** TASK STATEMENT **
Beginning at the first line of the data, print each line exactly, stopping after the line that contains "# line, turned".

** SOURCE EXCERPT **

##########

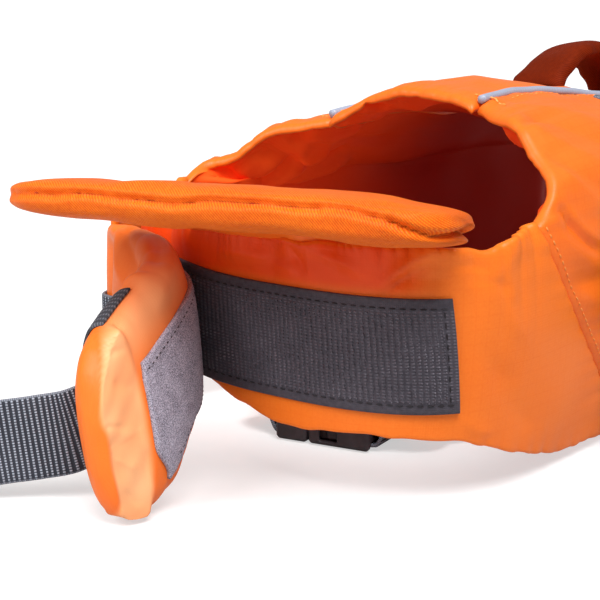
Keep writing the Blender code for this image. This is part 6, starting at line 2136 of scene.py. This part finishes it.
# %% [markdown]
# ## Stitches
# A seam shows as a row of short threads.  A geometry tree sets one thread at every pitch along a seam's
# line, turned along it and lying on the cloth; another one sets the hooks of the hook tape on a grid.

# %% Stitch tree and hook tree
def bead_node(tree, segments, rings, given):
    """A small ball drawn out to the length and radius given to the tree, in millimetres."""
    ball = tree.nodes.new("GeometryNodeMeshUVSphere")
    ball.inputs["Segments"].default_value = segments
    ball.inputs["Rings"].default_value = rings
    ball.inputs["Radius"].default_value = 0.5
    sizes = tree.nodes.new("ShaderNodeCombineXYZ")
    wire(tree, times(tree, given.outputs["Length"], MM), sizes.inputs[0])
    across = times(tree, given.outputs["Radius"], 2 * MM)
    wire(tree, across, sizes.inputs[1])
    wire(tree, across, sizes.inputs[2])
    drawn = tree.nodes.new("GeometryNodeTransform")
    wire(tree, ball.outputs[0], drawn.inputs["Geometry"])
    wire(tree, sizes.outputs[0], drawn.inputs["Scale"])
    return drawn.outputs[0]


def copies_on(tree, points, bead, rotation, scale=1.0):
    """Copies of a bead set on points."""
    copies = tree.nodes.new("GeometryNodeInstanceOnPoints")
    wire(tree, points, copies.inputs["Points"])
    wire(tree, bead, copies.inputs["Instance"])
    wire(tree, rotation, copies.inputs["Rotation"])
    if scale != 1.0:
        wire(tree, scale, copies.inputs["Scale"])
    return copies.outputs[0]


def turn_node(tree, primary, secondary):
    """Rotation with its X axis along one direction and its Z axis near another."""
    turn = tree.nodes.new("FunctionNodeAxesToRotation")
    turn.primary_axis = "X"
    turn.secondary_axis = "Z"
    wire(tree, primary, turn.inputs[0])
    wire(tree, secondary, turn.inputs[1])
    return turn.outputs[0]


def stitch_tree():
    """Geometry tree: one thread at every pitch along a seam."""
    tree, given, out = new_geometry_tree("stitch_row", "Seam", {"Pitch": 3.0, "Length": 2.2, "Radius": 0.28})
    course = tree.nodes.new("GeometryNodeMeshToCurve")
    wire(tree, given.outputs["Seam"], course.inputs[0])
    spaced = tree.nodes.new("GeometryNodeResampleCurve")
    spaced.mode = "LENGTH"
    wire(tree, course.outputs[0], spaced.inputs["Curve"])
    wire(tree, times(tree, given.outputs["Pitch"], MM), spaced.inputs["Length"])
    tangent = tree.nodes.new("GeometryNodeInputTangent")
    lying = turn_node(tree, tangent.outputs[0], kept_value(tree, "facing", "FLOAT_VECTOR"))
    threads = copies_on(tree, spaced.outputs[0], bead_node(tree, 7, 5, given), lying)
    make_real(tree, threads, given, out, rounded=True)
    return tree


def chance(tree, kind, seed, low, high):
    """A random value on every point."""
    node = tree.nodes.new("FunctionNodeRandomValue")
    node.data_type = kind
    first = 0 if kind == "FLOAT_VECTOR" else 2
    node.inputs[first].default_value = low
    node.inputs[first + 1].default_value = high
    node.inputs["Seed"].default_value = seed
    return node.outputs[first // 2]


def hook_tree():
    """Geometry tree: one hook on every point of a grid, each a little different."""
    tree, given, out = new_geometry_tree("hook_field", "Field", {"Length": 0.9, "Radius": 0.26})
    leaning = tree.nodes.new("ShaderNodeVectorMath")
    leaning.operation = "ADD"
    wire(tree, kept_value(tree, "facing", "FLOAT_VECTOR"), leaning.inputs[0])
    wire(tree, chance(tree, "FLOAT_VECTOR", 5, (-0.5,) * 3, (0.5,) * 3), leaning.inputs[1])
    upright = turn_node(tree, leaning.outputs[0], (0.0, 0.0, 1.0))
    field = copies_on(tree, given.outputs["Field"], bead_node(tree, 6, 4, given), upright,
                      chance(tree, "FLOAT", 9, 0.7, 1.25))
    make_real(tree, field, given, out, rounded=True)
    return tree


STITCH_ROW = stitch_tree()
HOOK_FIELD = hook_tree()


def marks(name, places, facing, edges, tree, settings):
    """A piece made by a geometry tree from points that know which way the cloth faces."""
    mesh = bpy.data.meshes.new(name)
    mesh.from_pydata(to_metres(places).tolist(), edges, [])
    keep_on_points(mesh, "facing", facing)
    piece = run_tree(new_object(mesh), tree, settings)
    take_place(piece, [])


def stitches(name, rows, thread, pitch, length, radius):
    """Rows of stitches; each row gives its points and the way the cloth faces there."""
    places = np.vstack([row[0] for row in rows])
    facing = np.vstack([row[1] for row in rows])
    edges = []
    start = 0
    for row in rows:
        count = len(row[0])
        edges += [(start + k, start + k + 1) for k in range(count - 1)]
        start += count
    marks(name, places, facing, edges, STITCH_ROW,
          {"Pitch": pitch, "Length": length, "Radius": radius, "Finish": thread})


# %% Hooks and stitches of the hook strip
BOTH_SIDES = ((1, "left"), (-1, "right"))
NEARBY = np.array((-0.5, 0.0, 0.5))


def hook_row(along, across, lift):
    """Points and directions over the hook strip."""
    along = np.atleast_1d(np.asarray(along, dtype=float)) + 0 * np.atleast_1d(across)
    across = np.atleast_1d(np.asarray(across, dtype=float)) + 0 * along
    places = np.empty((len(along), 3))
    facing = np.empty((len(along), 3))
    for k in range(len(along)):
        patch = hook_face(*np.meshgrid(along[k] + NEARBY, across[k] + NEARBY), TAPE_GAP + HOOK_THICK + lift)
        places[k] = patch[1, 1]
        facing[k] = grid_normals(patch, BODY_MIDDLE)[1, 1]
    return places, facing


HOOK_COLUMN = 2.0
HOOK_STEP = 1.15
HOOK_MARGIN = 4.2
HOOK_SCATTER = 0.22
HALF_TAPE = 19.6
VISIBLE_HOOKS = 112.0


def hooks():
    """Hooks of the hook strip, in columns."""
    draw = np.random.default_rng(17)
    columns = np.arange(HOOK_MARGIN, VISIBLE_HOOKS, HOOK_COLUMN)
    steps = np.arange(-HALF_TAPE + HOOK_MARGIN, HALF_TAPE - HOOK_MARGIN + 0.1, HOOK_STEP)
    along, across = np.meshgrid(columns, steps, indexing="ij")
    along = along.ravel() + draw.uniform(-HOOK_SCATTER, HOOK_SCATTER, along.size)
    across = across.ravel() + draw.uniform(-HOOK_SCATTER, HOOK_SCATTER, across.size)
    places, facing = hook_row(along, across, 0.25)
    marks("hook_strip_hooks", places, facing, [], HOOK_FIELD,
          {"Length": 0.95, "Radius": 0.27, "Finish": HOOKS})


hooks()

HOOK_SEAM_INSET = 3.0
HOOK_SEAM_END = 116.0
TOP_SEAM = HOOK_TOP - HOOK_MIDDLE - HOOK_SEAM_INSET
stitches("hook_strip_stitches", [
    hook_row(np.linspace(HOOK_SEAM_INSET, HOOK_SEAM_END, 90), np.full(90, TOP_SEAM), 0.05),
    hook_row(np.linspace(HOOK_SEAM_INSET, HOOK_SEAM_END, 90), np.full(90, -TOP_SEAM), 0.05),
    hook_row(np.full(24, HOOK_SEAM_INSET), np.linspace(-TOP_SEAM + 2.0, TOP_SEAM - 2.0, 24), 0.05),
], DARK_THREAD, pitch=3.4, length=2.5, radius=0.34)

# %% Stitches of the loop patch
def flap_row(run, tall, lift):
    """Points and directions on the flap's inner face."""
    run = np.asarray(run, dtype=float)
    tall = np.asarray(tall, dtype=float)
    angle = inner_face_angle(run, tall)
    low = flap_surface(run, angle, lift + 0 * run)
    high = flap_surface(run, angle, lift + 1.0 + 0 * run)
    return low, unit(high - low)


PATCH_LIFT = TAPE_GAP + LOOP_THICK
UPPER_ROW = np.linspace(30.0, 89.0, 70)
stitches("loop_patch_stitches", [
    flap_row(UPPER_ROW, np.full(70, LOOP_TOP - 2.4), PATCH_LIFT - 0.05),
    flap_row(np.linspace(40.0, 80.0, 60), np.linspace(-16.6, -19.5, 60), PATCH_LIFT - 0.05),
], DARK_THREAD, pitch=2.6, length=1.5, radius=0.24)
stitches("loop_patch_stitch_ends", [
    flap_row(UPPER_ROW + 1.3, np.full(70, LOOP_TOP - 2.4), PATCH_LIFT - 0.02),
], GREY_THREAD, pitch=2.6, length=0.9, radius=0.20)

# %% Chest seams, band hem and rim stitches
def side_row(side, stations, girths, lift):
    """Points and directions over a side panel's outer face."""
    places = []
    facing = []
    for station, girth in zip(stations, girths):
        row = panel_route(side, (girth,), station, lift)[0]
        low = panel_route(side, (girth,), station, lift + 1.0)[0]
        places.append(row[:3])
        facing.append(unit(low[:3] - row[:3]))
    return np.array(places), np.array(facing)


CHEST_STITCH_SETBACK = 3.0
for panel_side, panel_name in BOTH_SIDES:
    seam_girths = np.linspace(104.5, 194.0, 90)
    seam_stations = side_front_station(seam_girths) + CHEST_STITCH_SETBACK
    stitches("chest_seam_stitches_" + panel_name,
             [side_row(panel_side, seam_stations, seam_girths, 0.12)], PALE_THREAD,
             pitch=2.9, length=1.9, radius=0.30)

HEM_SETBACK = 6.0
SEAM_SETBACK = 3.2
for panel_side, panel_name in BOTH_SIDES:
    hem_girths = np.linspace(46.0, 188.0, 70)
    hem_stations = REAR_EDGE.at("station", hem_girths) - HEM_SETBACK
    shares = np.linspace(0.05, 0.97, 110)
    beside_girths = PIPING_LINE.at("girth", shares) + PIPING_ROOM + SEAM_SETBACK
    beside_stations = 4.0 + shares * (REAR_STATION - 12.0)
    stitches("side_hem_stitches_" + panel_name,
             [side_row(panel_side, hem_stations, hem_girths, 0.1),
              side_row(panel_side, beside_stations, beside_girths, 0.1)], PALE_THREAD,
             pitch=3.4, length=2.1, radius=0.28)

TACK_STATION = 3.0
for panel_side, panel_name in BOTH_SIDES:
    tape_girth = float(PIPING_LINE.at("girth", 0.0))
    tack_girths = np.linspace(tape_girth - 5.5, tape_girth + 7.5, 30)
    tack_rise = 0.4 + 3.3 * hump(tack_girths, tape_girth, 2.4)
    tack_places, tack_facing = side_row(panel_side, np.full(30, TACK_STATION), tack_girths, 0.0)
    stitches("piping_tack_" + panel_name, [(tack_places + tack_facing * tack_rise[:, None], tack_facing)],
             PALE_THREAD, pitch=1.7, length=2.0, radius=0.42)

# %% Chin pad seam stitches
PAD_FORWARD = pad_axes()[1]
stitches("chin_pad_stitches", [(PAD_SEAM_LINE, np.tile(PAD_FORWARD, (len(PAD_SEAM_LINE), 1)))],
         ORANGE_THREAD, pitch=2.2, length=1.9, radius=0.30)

##########

** ANSWER TO THIS TASK **
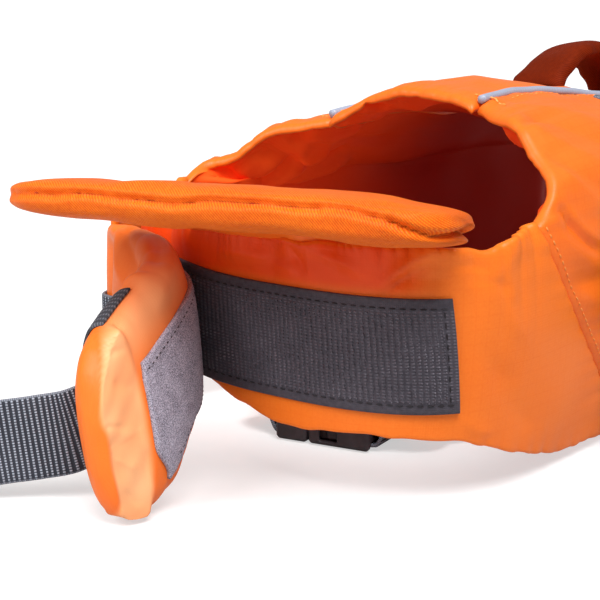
Keep writing the Blender code for this image. This is part 6, starting at line 2136 of scene.py. This part finishes it.
# %% [markdown]
# ## Stitches
# A seam shows as a row of short threads.  A geometry tree sets one thread at every pitch along a seam's
# line, turned along it and lying on the cloth; another one sets the hooks of the hook tape on a grid.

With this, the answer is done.